## [Your instructions]
Lift out all lines below that contain "index".

-------

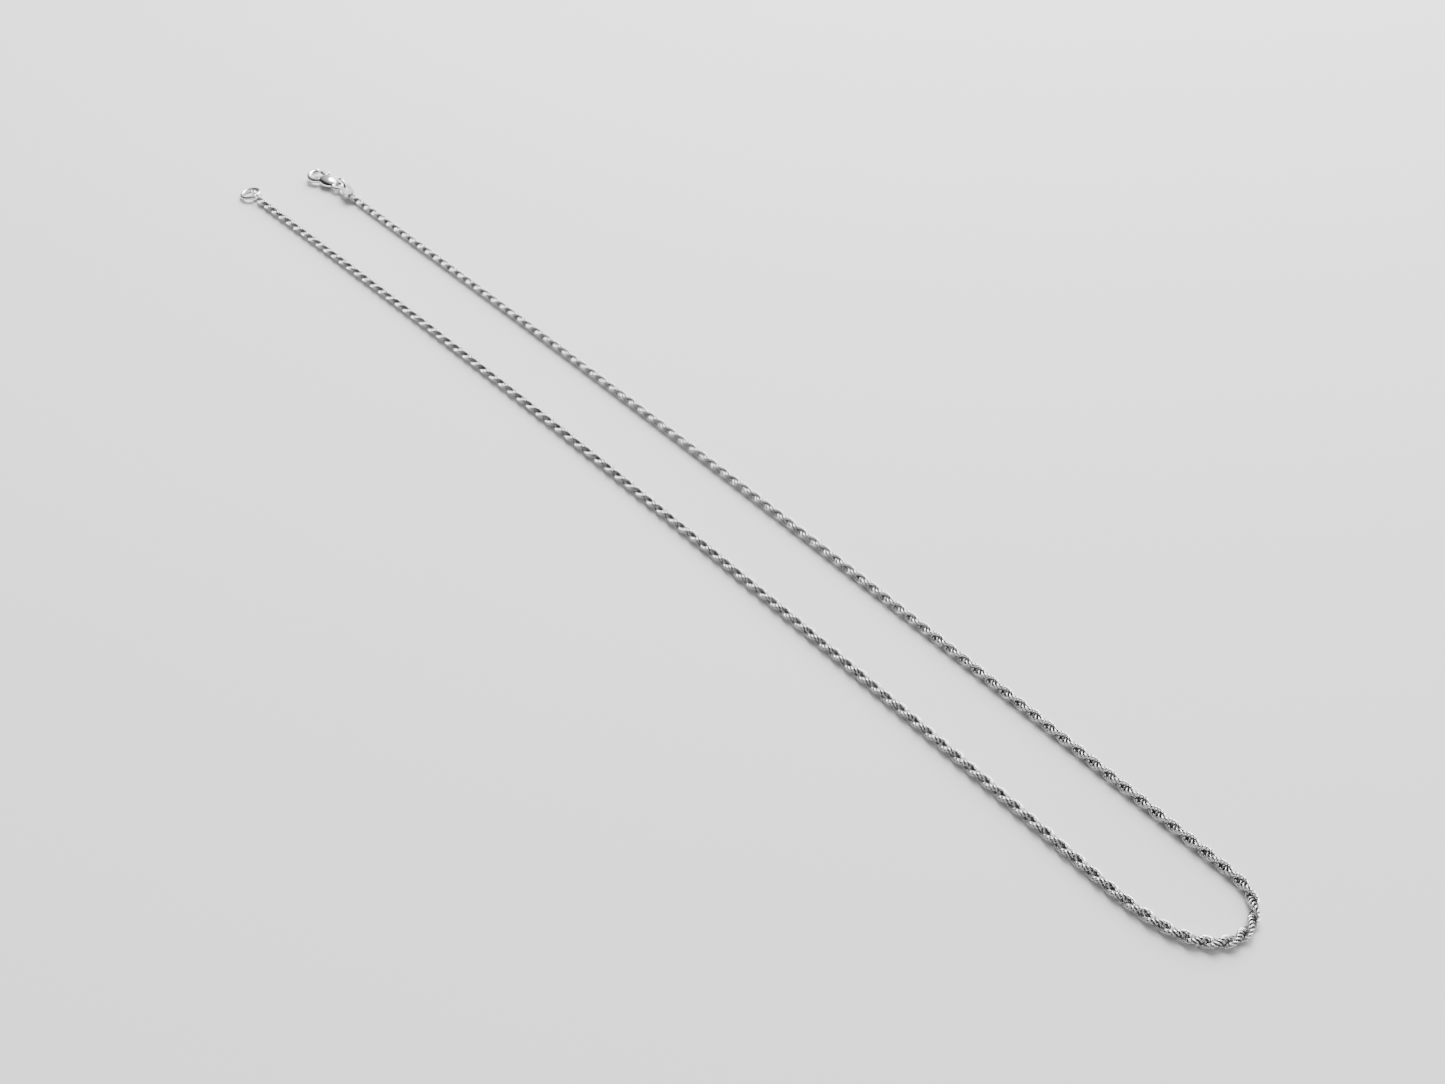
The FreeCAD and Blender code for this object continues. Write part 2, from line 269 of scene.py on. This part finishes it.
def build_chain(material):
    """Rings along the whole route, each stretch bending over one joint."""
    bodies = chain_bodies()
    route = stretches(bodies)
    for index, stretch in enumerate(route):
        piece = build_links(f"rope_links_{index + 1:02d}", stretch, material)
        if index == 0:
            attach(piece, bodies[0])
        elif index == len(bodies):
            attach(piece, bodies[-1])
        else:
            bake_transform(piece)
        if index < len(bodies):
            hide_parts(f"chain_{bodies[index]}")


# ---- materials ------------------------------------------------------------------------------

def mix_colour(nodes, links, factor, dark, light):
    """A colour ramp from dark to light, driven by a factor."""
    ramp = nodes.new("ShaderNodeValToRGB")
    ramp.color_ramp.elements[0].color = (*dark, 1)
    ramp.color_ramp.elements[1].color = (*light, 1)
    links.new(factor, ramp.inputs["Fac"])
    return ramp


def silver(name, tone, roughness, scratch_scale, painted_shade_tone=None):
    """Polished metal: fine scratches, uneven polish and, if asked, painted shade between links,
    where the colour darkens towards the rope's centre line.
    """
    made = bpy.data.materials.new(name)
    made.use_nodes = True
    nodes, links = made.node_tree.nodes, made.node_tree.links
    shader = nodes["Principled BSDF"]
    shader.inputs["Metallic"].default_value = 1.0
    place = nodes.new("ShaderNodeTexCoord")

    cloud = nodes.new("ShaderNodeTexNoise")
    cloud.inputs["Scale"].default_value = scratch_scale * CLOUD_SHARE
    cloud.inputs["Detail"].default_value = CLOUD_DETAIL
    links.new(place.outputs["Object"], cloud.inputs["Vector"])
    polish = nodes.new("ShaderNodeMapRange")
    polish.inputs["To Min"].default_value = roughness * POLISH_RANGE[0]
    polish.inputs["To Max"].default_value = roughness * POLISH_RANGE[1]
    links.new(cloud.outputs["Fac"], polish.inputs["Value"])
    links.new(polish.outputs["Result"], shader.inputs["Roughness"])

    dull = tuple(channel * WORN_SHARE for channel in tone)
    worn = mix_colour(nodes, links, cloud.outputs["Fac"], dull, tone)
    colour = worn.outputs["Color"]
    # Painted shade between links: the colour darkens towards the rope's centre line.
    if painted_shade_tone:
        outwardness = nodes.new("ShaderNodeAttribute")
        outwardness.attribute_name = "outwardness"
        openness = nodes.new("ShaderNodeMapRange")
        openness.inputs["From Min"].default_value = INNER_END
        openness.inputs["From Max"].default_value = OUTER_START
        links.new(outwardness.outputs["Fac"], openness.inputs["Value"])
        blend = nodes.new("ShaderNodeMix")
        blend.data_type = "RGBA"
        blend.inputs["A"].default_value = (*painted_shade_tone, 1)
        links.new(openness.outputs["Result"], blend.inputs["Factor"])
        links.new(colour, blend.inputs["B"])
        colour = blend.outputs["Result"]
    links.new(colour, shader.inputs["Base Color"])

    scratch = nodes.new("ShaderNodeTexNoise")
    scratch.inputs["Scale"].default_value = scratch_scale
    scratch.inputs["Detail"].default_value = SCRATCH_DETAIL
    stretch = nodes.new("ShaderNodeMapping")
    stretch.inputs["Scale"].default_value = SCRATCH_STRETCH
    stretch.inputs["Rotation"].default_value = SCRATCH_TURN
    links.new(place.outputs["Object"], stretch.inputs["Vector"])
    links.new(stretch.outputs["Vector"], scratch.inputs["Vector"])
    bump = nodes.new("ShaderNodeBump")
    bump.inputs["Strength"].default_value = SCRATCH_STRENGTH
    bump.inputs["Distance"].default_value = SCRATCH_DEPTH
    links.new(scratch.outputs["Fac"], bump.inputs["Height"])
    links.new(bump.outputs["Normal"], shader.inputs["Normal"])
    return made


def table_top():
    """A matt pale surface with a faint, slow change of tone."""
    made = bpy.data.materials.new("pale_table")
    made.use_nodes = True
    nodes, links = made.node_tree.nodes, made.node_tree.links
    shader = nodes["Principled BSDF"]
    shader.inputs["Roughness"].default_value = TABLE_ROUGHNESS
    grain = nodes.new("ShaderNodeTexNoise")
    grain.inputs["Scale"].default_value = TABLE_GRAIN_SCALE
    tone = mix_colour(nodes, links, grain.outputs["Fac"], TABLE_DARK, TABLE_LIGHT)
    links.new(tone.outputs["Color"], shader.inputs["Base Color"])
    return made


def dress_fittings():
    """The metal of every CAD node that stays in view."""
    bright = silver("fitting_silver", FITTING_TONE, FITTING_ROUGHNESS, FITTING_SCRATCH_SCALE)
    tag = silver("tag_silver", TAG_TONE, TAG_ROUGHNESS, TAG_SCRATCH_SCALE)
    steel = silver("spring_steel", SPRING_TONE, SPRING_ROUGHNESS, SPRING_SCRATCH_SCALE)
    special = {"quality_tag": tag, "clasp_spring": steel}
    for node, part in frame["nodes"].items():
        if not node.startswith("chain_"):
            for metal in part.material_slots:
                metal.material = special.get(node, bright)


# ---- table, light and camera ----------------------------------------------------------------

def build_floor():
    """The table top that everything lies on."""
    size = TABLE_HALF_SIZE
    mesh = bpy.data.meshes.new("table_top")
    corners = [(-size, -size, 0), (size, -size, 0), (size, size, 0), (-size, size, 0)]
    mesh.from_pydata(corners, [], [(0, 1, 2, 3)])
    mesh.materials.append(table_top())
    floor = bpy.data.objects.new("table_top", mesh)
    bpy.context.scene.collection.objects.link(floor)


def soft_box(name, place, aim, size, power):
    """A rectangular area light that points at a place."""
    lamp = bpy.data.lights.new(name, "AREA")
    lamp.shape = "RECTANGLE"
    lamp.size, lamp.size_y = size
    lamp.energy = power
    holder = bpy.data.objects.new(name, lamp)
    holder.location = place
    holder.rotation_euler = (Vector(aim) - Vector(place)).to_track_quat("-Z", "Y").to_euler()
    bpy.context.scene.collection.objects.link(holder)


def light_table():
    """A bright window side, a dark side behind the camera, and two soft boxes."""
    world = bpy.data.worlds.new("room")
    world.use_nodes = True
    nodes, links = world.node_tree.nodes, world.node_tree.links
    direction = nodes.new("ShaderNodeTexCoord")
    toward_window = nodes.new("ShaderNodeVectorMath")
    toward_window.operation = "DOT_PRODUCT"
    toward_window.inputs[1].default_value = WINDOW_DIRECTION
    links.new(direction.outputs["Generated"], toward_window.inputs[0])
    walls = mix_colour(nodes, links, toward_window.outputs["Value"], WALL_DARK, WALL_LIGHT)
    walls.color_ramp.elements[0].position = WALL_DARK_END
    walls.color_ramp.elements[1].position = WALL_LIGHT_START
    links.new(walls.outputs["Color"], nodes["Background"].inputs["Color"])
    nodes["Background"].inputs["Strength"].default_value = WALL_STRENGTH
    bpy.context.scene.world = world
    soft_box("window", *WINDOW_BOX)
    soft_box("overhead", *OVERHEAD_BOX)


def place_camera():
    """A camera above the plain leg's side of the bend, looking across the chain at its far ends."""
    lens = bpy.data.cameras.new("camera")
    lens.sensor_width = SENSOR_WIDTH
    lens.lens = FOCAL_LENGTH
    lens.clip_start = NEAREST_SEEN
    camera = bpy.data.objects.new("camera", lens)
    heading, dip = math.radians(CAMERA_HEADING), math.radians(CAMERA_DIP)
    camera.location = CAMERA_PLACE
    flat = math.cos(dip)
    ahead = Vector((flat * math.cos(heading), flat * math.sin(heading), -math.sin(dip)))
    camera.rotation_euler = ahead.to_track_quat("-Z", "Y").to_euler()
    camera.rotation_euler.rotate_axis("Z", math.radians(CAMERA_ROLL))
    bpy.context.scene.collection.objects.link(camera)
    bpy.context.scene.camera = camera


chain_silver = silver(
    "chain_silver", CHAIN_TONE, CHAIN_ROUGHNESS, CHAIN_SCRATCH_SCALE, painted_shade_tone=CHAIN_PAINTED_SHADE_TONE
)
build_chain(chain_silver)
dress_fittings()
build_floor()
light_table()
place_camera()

-------

## [Full output]
    for index, stretch in enumerate(route):
        piece = build_links(f"rope_links_{index + 1:02d}", stretch, material)
        if index == 0:
        elif index == len(bodies):
        if index < len(bodies):
            hide_parts(f"chain_{bodies[index]}")